Who knew Dame Trelise Cooper likes to go clubbing? When the New Zealand designer isn't tending the garden at her French chateau, admiring the butterflies hovering over the lavender or fossicking for treasures at the markets, she's hitting Europe's hottest beach clubs. By boat, of course. St Tropez is a favourite.
"If you're in that area, you must go to Club 55," says a relaxed and chatty Cooper on the phone from her second home in the Dordogne area.
This year, she and husband Jack went to Spain, first to Mallorca, then Ibiza, where they enjoyed a six-hour lunch, lounging on big sofa beds, surrounded by bronzed bikini-clad bodies and a saxophonist and violinist playing over the DJ's set. "I'd always thought, oh it's a party place and all of that, but the landscape in the islands is absolutely beautiful and I just adored the music," she says. "It was some of the coolest I've ever listened to, really on the edge of high fashion."
For Cooper, the getaway is a chance to revel in the atmosphere, people-watch and gain inspiration to create.
For the rest of her European sojourn, she spends an idyllic few weeks at the former boulangerie she and Jack are renovating in the South of France, living a life that conjures up images of Eddie and Patsy in their biggest, most fabulous hats. Best of all, she says, is that when she goes into the village, sans makeup, no one knows who she is.
"Just the way I like it. It's old-fashioned and simple and beautiful and getting back to that very natural, authentic kind of life. It totally recharges me. I come back on fire."
Cooper's Fashion Week shows are always a highlight, the clothes texturally adventurous and feminine. But this year's show is special. The designer has been named the first New Zealand recipient of the Mercedes-Benz Presents accolade, a prestigious and lucrative global sponsorship deal.
Previous recipients include Carolina Herrera, Monique L'Huillier, Herve Leger by Max Azria, Badgley Mischka, Derek Lam, Narciso Rodriguez, Mara Hoffman, Naeem Khan, and, in Australia, Carla Zampatti.
For Cooper, who's been an ambassador for the car brand since she took to the Fashion Week runways in 2002, it's like a big promotion. "I'm thrilled and delighted. I feel very much that their brand is in sync with mine, and they do have a global programme."

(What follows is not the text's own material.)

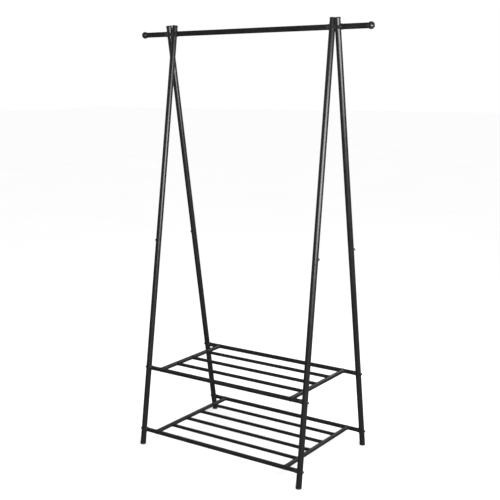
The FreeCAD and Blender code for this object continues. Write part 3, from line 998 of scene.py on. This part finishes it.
# ---------------------------------------------------------------- shelves
@dataclass
class Shelf:
    """One shelf: two rails between the legs, two cross tubes, slats, welds and fasteners."""

    name: str
    lines: dict[tuple[Side, End], LegLine]
    wardrobe: Wardrobe
    tube_wall: float = 1.0 * MM
    slat_wall: float = 0.8 * MM
    edge: float = 0.5 * MM
    screw_hole: float = 3.3 * MM
    seat_gap: float = 0.08 * MM
    bead: float = 1.15 * MM
    bead_ripple: float = 0.22 * MM
    bead_offset: float = 0.35           # of the bead's middle off the tube, over the bead's radius
    ripples: int = 17
    bead_rings: tuple[int, int] = (72, 10)
    slat_sides: int = 48
    sides: int = 56
    screw: ButtonScrew = field(default_factory=lambda: ButtonScrew(
        head=10.5 * MM, height=3.3 * MM, socket=4.0 * MM, shank=5.9 * MM, length=40.0 * MM))

    def build(self) -> None:
        """Make and dress every piece of the shelf."""
        self._rails()
        self._cross_tubes()
        self._slats()
        self._welds()
        self._spacers()
        self._screws()

    @property
    def height(self) -> float:
        """Height of the shelf's tube axes."""
        return middle_of(f"{self.name}_front_rail").z

    @property
    def radius(self) -> float:
        """Outer radius of the rails and cross tubes."""
        low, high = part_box(f"{self.name}_front_rail")
        return (high.z - low.z) / 2

    @property
    def section(self) -> TubeSection:
        """Section of the rails and cross tubes."""
        return TubeSection(self.radius, self.tube_wall, self.sides)

    @property
    def slat_radius(self) -> float:
        """Outer radius of the slats."""
        low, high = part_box(self.slats[0])
        return (high.z - low.z) / 2

    @property
    def slats(self) -> list[str]:
        """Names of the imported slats."""
        return sorted(node for node in frame["nodes"] if node.startswith(f"{self.name}_slat_"))

    def _rails(self) -> None:
        """Tubes along X between two legs."""
        for end in End:
            node = f"{self.name}_{end.name.lower()}_rail"
            straight_tube(node, self.section, self.edge, self.wardrobe.wear(POWDER_COAT))

    def _coped_tubes(self, nodes: list[str], half: float, section: TubeSection,
                     along: Vector, across: Vector) -> None:
        """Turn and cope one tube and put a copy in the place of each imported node.

        Args:
            nodes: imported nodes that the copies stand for.
            half: from a tube's middle to the axis of the tubes that it meets.
            section: section of the tubes.
            along: direction of the tubes.
            across: direction of the tubes that they meet.
        """
        radius = section.radius
        bore = radius - section.wall
        rings = [(bore, -half), (radius, -half), (radius, half), (bore, half)]
        pattern = turn("coped_pattern", rings, section.sides, hollow=True)
        settle(pattern, along_axis(Vector((0.0, 0.0, 0.0)), along))
        reach = across * self.radius * 3
        for sign in (-1.0, 1.0):
            centre = along * half * sign
            carve(pattern, bar(centre - reach, centre + reach, self.radius, self.sides))
        for node in nodes:
            tube = copied(pattern, f"{node}_tube")
            settle(tube, Matrix.Translation(middle_of(node)))
            hand_over(tube, Slot.COAT, self.wardrobe.wear(POWDER_COAT), node)
        bpy.data.objects.remove(pattern)

    def _cross_tubes(self) -> None:
        """Tubes along Y, their ends coped to the two rails."""
        front, back = (middle_of(f"{self.name}_{end.name.lower()}_rail") for end in End)
        nodes = [f"{self.name}_{side.name.lower()}_cross_tube" for side in Side]
        self._coped_tubes(nodes, (back.y - front.y) / 2, self.section, ALONG_Y, ALONG_X)

    def _slats(self) -> None:
        """Thin tubes along X, their ends coped to the two cross tubes."""
        left, right = (middle_of(f"{self.name}_{side.name.lower()}_cross_tube") for side in Side)
        section = TubeSection(self.slat_radius, self.slat_wall, self.slat_sides)
        self._coped_tubes(self.slats, (right.x - left.x) / 2, section, ALONG_X, ALONG_Y)

    def _bead(self, name: str, radius: float) -> bpy.types.Object:
        """Weld bead round a tube's coped end.

        Args:
            name: name of the bead.
            radius: radius of the tube that ends here.

        Returns:
            The bead about Z, with the other tube's axis on X and its wall towards +Z.
        """
        bpy.ops.object.select_all(action="DESELECT")
        middle = radius + self.bead * self.bead_offset
        bpy.ops.mesh.primitive_torus_add(major_segments=self.bead_rings[0], minor_segments=self.bead_rings[1],
                                         major_radius=middle, minor_radius=self.bead)
        bead = bpy.context.object
        bead.name = bead.data.name = name
        for vertex in bead.data.vertices:
            angle = math.atan2(vertex.co.y, vertex.co.x)
            fall = math.sqrt(max(self.radius ** 2 - vertex.co.y ** 2, 0.0))
            swell = 1.0 + self.bead_ripple / self.bead * math.sin(angle * self.ripples)
            core = Vector((math.cos(angle), math.sin(angle), 0.0)) * middle
            vertex.co = core + (vertex.co - core) * swell
            vertex.co.z -= fall
        return bead

    def _welds(self) -> None:
        """Beads where the slats meet the cross tubes and the cross tubes meet the rails."""
        beads = []
        slat_bead = self._bead("slat_bead_pattern", self.slat_radius)
        cross_bead = self._bead("cross_bead_pattern", self.radius)
        for side in Side:
            cross = middle_of(f"{self.name}_{side.name.lower()}_cross_tube")
            outward = Vector((float(side.value), 0.0, 0.0))
            upright = Matrix(((0.0, 0.0, outward.x), (outward.x, 0.0, 0.0), (0.0, 1.0, 0.0))).to_4x4()
            for number, node in enumerate(self.slats, 1):
                place = Vector((cross.x, middle_of(node).y, self.height))
                bead = copied(slat_bead, f"{self.name}_bead_{side.name.lower()}_{number}")
                beads.append(settle(bead, Matrix.Translation(place) @ upright))
            for end in End:
                rail = middle_of(f"{self.name}_{end.name.lower()}_rail")
                sign = float(end.value)
                across = Matrix(((-sign, 0.0, 0.0), (0.0, 0.0, sign), (0.0, 1.0, 0.0))).to_4x4()
                bead = copied(cross_bead, f"{self.name}_bead_{end.name.lower()}_{side.name.lower()}")
                place = Vector((cross.x, rail.y, self.height))
                beads.append(settle(bead, Matrix.Translation(place) @ across))
        for pattern in (slat_bead, cross_bead):
            bpy.data.objects.remove(pattern)
        hand_over(joined(f"{self.name}_welds", beads), Slot.COAT, self.wardrobe.wear(POWDER_COAT))

    def _spacers(self) -> None:
        """Saddle spacers from the rails' ends to the four legs."""
        node = f"{self.name}_spacers"
        pattern = SaddleSpacer(self.radius, self.radius - self.tube_wall, self.screw_hole)
        parts = []
        for end in End:
            low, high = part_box(f"{self.name}_{end.name.lower()}_rail")
            middle = (low + high) / 2
            for side in Side:
                tube_end = Vector((high.x if side is Side.RIGHT else low.x, middle.y, middle.z))
                line = self.lines[side, end]
                parts.append(pattern.build(f"{node}_{line.place}", tube_end, line))
        hand_over(joined(f"{node}_set", parts), Slot.SPACER, self.wardrobe.wear(SPACER_PLASTIC), node)

    def _screws(self) -> None:
        """Button-head screws through the legs into the rails."""
        node = f"{self.name}_screws"
        pattern = self.screw.build("shelf_screw_pattern")
        placed = []
        for line in self.lines.values():
            outward = Vector((float(line.side.value), 0.0, 0.0))
            seat = line.at(self.height) + outward * (LEG_RADIUS + self.seat_gap)
            copy = copied(pattern, f"{node}_{line.place}")
            placed.append(settle(copy, along_axis(seat, outward)))
        bpy.data.objects.remove(pattern)
        hand_over(joined(f"{node}_set", placed), Slot.SCREW, self.wardrobe.wear(SCREW_STEEL), node)


@dataclass
class HiddenHardware:
    """Inserts, nuts and studs inside the tubes, kept as packed and dressed in plated steel."""

    wardrobe: Wardrobe

    def dress(self) -> None:
        """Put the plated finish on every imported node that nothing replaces."""
        for name, node in frame["nodes"].items():
            if node.hide_render:
                continue
            if not node.material_slots:
                node.data.materials.append(None)
            for slot in node.material_slots:
                slot.material = self.wardrobe.wear(ZINC_STEEL)
            log.info("%s: kept as packed, %s", name, Slot.ZINC.value)


# ---------------------------------------------------------------- studio
@dataclass(frozen=True)
class Softbox:
    """Rectangular soft light."""

    name: str
    place: tuple[float, float, float]
    aim: tuple[float, float, float]
    width: float
    height: float
    radiance: float

    def hang(self) -> None:
        """Hang the light and aim it."""
        light = bpy.data.lights.new(self.name, "AREA")
        light.shape = "RECTANGLE"
        light.size = self.width
        light.size_y = self.height
        light.energy = self.radiance * self.width * self.height * 4.0
        box = bpy.data.objects.new(self.name, light)
        box.location = self.place
        box.rotation_euler = (Vector(self.aim) - Vector(self.place)).to_track_quat("-Z", "Y").to_euler()
        box.visible_camera = False
        bpy.context.scene.collection.objects.link(box)


@dataclass
class Studio:
    """Camera, pale floor and soft light."""

    camera_place: tuple[float, float, float] = (1.820, -2.589, 1.3225)
    heading: float = 35.145             # degrees that the camera is turned left of +Y
    tilt: float = -10.68                # degrees above the horizon
    roll: float = -0.52
    lens: float = 65.71                 # millimetres, on a 36 mm sensor
    floor_size: float = 60.0
    floor_tones: tuple[float, float] = (0.90, 0.93)
    sky: float = 1.0                    # seen by the camera
    sky_on_matt: float = 1.065           # that lights matt surfaces
    sky_in_gloss: float = 0.22          # seen in reflections
    sky_in_gloss_left: float = 0.07     # the same, from the -X side, where the studio is dark
    sky_turn: tuple[float, float] = (-0.7, 0.1)     # along X, from the left sky to the right
    softboxes: tuple[Softbox, ...] = (
        Softbox("key_softbox", (1.55, -0.95, 1.24), (0.0, 0.0, 1.12), 1.60, 0.80, 10.5),
        Softbox("back_softbox", (0.55, 2.10, 1.75), (0.0, 0.0, 0.25), 1.40, 0.50, 2.4),
        Softbox("left_softbox", (-2.20, -0.60, 1.50), (0.0, 0.0, 0.90), 0.70, 1.40, 1.2),
    )

    def build(self) -> None:
        """Set up the whole studio."""
        self._camera()
        self._floor()
        self._sky()
        for softbox in self.softboxes:
            softbox.hang()

    def _camera(self) -> None:
        """Place the camera."""
        data = bpy.data.cameras.new("camera")
        data.lens = self.lens
        data.sensor_width = 36.0
        data.clip_end = 200.0
        camera = bpy.data.objects.new("camera", data)
        turned = Matrix.Rotation(math.radians(self.heading), 4, "Z")
        tilted = Matrix.Rotation(math.radians(90.0 + self.tilt), 4, "X")
        rolled = Matrix.Rotation(math.radians(self.roll), 4, "Z")
        camera.matrix_world = Matrix.Translation(self.camera_place) @ turned @ tilted @ rolled
        bpy.context.scene.collection.objects.link(camera)
        bpy.context.scene.camera = camera

    def _floor(self) -> None:
        """Lay a plain pale floor."""
        bpy.ops.object.select_all(action="DESELECT")
        bpy.ops.mesh.primitive_plane_add(size=self.floor_size)
        floor = bpy.context.object
        floor.name = "studio_floor"
        floor.visible_glossy = False
        material = bpy.data.materials.new("pale_floor")
        material.use_nodes = True
        desk = NodeDesk(material.node_tree)
        shader = material.node_tree.nodes["Principled BSDF"]
        places = desk.add("ShaderNodeTexCoord").outputs["Object"]
        ramp = desk.add("ShaderNodeMapRange")
        ramp.inputs["To Min"].default_value = self.floor_tones[0]
        ramp.inputs["To Max"].default_value = self.floor_tones[1]
        desk.link(desk.noise(places, 1.4, 3.0), ramp.inputs["Value"])
        desk.link(ramp.outputs["Result"], shader.inputs["Base Color"])
        shader.inputs["Roughness"].default_value = 0.8
        shader.inputs["Specular IOR Level"].default_value = 0.0
        floor.data.materials.append(material)
        floor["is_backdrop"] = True

    def _sky(self) -> None:
        """Surround the studio with white light, dimmer in reflections and dimmest in those from the left."""
        scene = bpy.context.scene
        world = scene.world or bpy.data.worlds.new("studio")
        scene.world = world
        world.use_nodes = True
        desk = NodeDesk(world.node_tree)
        background = world.node_tree.nodes["Background"]
        background.inputs["Color"].default_value = (1.0, 1.0, 1.0, 1.0)
        split = desk.add("ShaderNodeSeparateXYZ")
        desk.link(desk.add("ShaderNodeTexCoord").outputs["Generated"], split.inputs[0])
        lit_side = desk.window(split.outputs["X"], *self.sky_turn)
        mirrored = desk.sum("MULTIPLY_ADD", lit_side, self.sky_in_gloss - self.sky_in_gloss_left)
        mirrored.node.inputs[2].default_value = self.sky_in_gloss_left
        path = desk.add("ShaderNodeLightPath").outputs
        glossy = desk.sum("MULTIPLY", path["Is Glossy Ray"], desk.sum("SUBTRACT", mirrored, self.sky_on_matt))
        direct = desk.sum("MULTIPLY", path["Is Camera Ray"], self.sky - self.sky_on_matt)
        changes = desk.sum("ADD", glossy, direct)
        desk.link(desk.sum("ADD", changes, self.sky_on_matt), background.inputs["Strength"])
        scene.view_settings.view_transform = "Standard"


def main() -> None:
    """Build the studio, then the rack from its legs to its shelves."""
    logging.basicConfig(level=logging.INFO, format="%(message)s")
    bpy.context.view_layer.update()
    wardrobe = Wardrobe()
    lines = {(side, end): LegLine(side, end) for side in Side for end in End}
    legs = [Leg(line, wardrobe) for line in lines.values()]
    Studio().build()
    for leg in legs:
        leg.build()
    JointScrews(legs, wardrobe).build()
    HangingRail(lines, wardrobe).build()
    for name in ("upper_shelf", "lower_shelf"):
        Shelf(name, lines, wardrobe).build()
    HiddenHardware(wardrobe).dress()


if __name__ == "__main__":
    main()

If the stylish association and injection of finance will take her shows to an elaborate new level, Cooper isn't letting on. But she will say her autumn/winter 2015 collections are cleaner in design. We can expect a winter palette, without those punches of colour she's renowned for.
There will always be the party dresses - the frou-frou her customers expect - but Cooper's designs have simplified over the years. She does the designing for all four of her lines.
There's Trelise Cooper, synonymous with glamour, Cooper, her diffusion range, Board Room, for business and Coop, the younger, more relaxed line.
"I don't have a problem switching between them when designing. If I'm doing Board Room I'll have that hat firmly on, and I'm thinking about that woman and what she needs. How she'll use that garment. It has my total focus. I have a young team and they're great. They take the idea and fabric ideas I come up with, and put them into work."
That means that even when she's on holiday, she'll get up to 50 emails a day. "Do I like the button like this? The hem this way?"
Her clothes are not especially inspired by French chic. The villagers' clothes are more casual than the unbelievably stylish garments of Paris. But she is hugely inspired by the landscape, the patina on everything that indicates its age.
Every weekend she goes into the village for the markets, admiring the china and plates. Recently she came home with some "wonderful" old hats for €3 ($4.70) and an 1840 glass dome she was too scared to clean in case she removed any of its essence. That cost a little more.
"It's my favourite thing to do because you see things you never see in New Zealand, things others don't want any more. But you can buy something amazing for a euro and take home an absolutely gorgeous piece of French history. I like going to the food markets, for beautiful flowers and produce. It's authentically a farm-to-table experience.
"Inspiration is magical. There's a mystery to it. It's a kind of maceration of all these ideas. Whenever I come here I bring all these fashion magazines, but I never look at them.
"It's a complete break, other than the emails, and I never think about fashion. I'm just absorbing everything else."